OutRun at 40, NiGHTS, Streets of Rage, Guardian Heroes — the same week. This isn’t a nostalgia wave. It’s Sega finally deciding what its franchises are worth.
NiGHTS is a harder case. The Nights into Dreams fanbase is real and deeply passionate, but it’s always been a niche within a niche — the kind of series that scores perfectly among the people who love it and has low awareness everywhere else. A NiGHTS anniversary project that’s mostly a remaster or port to current platforms would satisfy the existing audience but wouldn’t expand it meaningfully. A NiGHTS project that genuinely reinvents the formula for 2026 — new creative direction, modern feel, IP that can stand next to contemporary releases — is a much harder thing to pull off, and also a much more interesting one.

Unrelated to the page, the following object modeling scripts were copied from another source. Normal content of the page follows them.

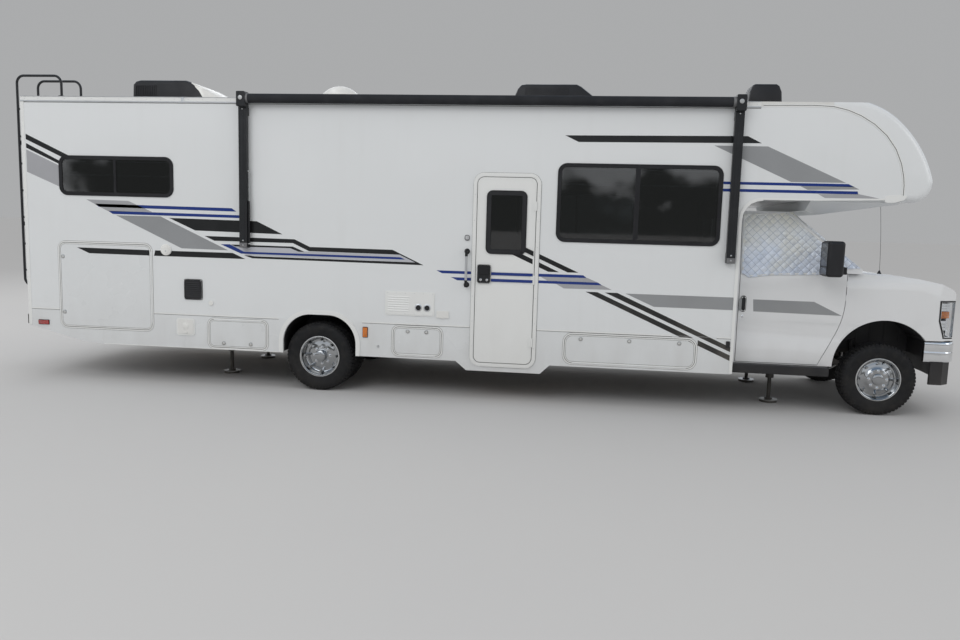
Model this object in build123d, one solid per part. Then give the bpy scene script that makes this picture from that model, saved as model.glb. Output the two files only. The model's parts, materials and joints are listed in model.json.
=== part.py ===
"""Motorhome with a cab-over sleeping berth, built on a cutaway van chassis.

Units are millimetres. X runs forward from the rear axle while the pieces are made, Y runs to
the left and Z up from the ground. Every piece is moved by ORIGIN_X when it is written, so that
the finished part stands over the middle of its own floor area.
"""
import os
from build123d import *

# Running gear
WHEELBASE = 5664
TYRE_R = 362
TYRE_W = 222
RIM_R = 203
RIM_W = 190
DUAL_SPACING = 296
REAR_TWIN_Y = 976
FRONT_TRACK_Y = 878
KINGPIN_Y = 740
ARCH_GAP = 96
FRAME_RAIL_Y = 430
FRAME_RAIL_H = 210
FLOOR_UNDER = 762
FRAME_RAIL_Z = FLOOR_UNDER - FRAME_RAIL_H
RAIL_WIDTH = 75
RAIL_WALL = 8
RAIL_INSIDE = FRAME_RAIL_Y + RAIL_WIDTH / 2 - RAIL_WALL
RAIL_FRONT = WHEELBASE + 396

# Coach
COACH_HALF = 1265
OUTSIDE_Y = -COACH_HALF - 135
SKIN_Y = -COACH_HALF + 65
COACH_REAR = -3270
COACH_FRONT = WHEELBASE - 1474
WALL = 42
SKIRT_WALL = 20
SKIRT_BOTTOM = 395
SKIRT_TOP = 753
FLOOR_TOP = 870
ROOF_EDGE = 2955
ROOF_CROWN = 62
ROOF_THICK = 48
LIP_Z = 2098
PANEL_GAP = 6

# Cab
CAB_HALF = 1008
CAB_TUMBLE = 105
CAB_SKIN = 38
CAB_SILL = 478
CAB_ROOF = 1995
BELT_Z = 1345
SWAGE = 6
SWAGE_Z = (735, 749, 890, 914)
DOOR_REAR = WHEELBASE - 1402
DOOR_FRONT = WHEELBASE - 378
DOOR_THICK = 62
HOOD_HALF = 770
NOSE_X = WHEELBASE + 736
BUMPER_X = NOSE_X + 50

# Fittings
GLASS = 6
LADDER_TUBE = 13
LADDER_OFFSET = 135
LADDER_INSET = 135
LADDER_WIDTH = 330
LADDER_REACH = 380
LADDER_RISE = 280
AWNING_ROLL_R = 46
AWNING_OUT = 120
AWNING_REAR = -778
AWNING_FRONT = COACH_FRONT - 89
MIRROR_REACH = 1400
MIRROR_HEAD = 235
REAR_REACH = COACH_REAR - LADDER_OFFSET - LADDER_TUBE
ORIGIN_X = (BUMPER_X + REAR_REACH) / 2

os.makedirs("parts", exist_ok=True)


def box(x0, x1, y0, y1, z0, z1):
    """Block between two corners."""
    return Pos((x0 + x1) / 2, (y0 + y1) / 2, (z0 + z1) / 2) * Box(x1 - x0, y1 - y0, z1 - z0)


def side_prism(sketch, y0, y1):
    """Sketch drawn as (x, z), run across the vehicle from y0 to y1."""
    return extrude(Plane.XZ.offset(-y0) * sketch, amount=y1 - y0, dir=(0, 1, 0))


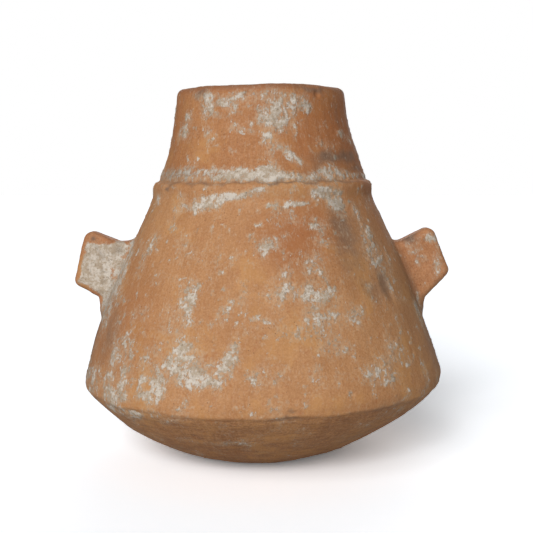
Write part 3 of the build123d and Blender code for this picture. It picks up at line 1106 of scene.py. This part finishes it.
def add_floor():
    """White paper. It looks brighter than it lights the jar, so that it stays white."""
    mesh = bpy.data.meshes.new("floor")
    corners = [(x * FLOOR_HALF, y * FLOOR_HALF, 0) for x, y in ((-1, -1), (1, -1), (1, 1), (-1, 1))]
    mesh.from_pydata(corners, [], [range(len(corners))])
    floor = in_scene("floor", mesh)
    paper = bpy.data.materials.new("floor_paper")
    paper.use_nodes = True
    n = Nodes(paper.node_tree)
    seen = n.add("ShaderNodeLightPath").outputs["Is Camera Ray"]
    matt = n.add("ShaderNodeBsdfDiffuse")
    n.link(n.mix(seen, FLOOR_AS_A_REFLECTOR, FLOOR_AS_SEEN), matt.inputs["Color"])
    glow = n.add("ShaderNodeEmission")
    n.link(n.math("MULTIPLY", seen, FLOOR_GLOW), glow.inputs["Strength"])
    both = n.add("ShaderNodeAddShader")
    n.link(matt.outputs[0], both.inputs[0])
    n.link(glow.outputs[0], both.inputs[1])
    n.link(both.outputs[0], n.tree.nodes["Material Output"].inputs["Surface"])
    mesh.materials.append(paper)


def add_sun(name, strength, spread, azimuth, elevation):
    """A wide soft sun. Its azimuth is where it shines from, counted as on the jar."""
    data = bpy.data.lights.new(name, "SUN")
    data.energy = strength
    data.angle = radians(spread)
    sun = in_scene(name, data)
    sun.rotation_euler = (radians(90 - elevation), 0, radians(azimuth))


def add_world():
    """A faint even light on everything, and a white backdrop that only the camera sees."""
    world = bpy.data.worlds.new("studio")
    world.use_nodes = True
    bpy.context.scene.world = world
    n = Nodes(world.node_tree)
    fill = n.tree.nodes["Background"]
    backdrop = n.add("ShaderNodeBackground")
    for light, strength in ((fill, FILL_LIGHT), (backdrop, 1.0)):
        light.inputs["Color"].default_value = WHITE
        light.inputs["Strength"].default_value = strength
    mix = n.add("ShaderNodeMixShader")
    n.link(n.add("ShaderNodeLightPath").outputs["Is Camera Ray"], mix.inputs[0])
    n.link(fill.outputs[0], mix.inputs[1])
    n.link(backdrop.outputs[0], mix.inputs[2])
    n.link(mix.outputs[0], n.tree.nodes["World Output"].inputs["Surface"])


add_camera()
add_floor()
add_sun("front", strength=1.75, spread=25, azimuth=-12, elevation=26)
add_sun("side", strength=0.98, spread=30, azimuth=-30, elevation=34)
add_sun("back", strength=1.2, spread=50, azimuth=172, elevation=16)
add_world()
bpy.context.scene.view_settings.view_transform = "Standard"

Streets of Rage is the IP in this group with the clearest path to success, and the most recent evidence that the path works. Streets of Rage 4, released in 2020 by Dotemu and Guard Crush Games, was a genuine critical hit — a beat-’em-up that respected the source material while updating it for a modern audience. It sold well enough to get DLC, a physical release, and a spot on pretty much every “best games of 2020” list from publications that hadn’t thought about Streets of Rage in fifteen years. If Sega is doing a Streets of Rage 5 or another entry in a similar vein — which the Sega Universe framing strongly implies — that’s a known formula with a proven audience and a recent proof of concept.
The transmedia piece is the wildcard. Scarpone’s hire is meaningful — Disney’s transmedia operation is not just big, it’s architecturally sophisticated in ways that most gaming companies haven’t figured out. The ability to turn a game IP into film, television, merchandise, and theme park presence is not a strategy that runs on enthusiasm; it requires infrastructure, relationships, and a very long timeline. Sonic took years to get right, and the path included one of the most publicly mocked character design controversies in pop culture history before the first film hit. Sega knows this better than anyone — they lived it. The fact that they’re going back into transmedia with multiple IPs simultaneously, and with a Disney hire to lead it, says they believe the Sonic model is replicable. That belief is either well-founded or extremely optimistic, and we won’t know which for a while.
Sonic took years, a meme-worthy design controversy, and a full character redesign before it worked. Sega is now betting that playbook applies to nine franchises at once.
The honest context for Sega Universe is that Sega has been in an interesting position for the last decade: a company with a deep back catalog of beloved IPs that has never really figured out how to fully monetize that catalog outside of Sonic and Persona. The games in this announcement — Segagaga, Guardian Heroes — are cult classics that have never crossed over into mainstream awareness. Sakura Wars had a comeback in 2020 — Shin Sakura Taisen, released in Japan that April and in the West that October — that was received warmly but didn’t set the world on fire. These are not franchises with obvious commercial trajectories. They’re IPs with cultural value that hasn’t been converted into reach.
The “No Old, Stay Gold” slogan is doing something specific: it’s explicitly rejecting the framing of nostalgia as looking backward. It’s saying these IPs aren’t old, they’re gold — timeless rather than dated. That’s a brand positioning decision, not just a tagline. Whether Sega can make it true depends entirely on what the individual projects look like and whether they’re built for new audiences or just for people who already care. The announcement is the easy part. The proof of concept is what comes out of it.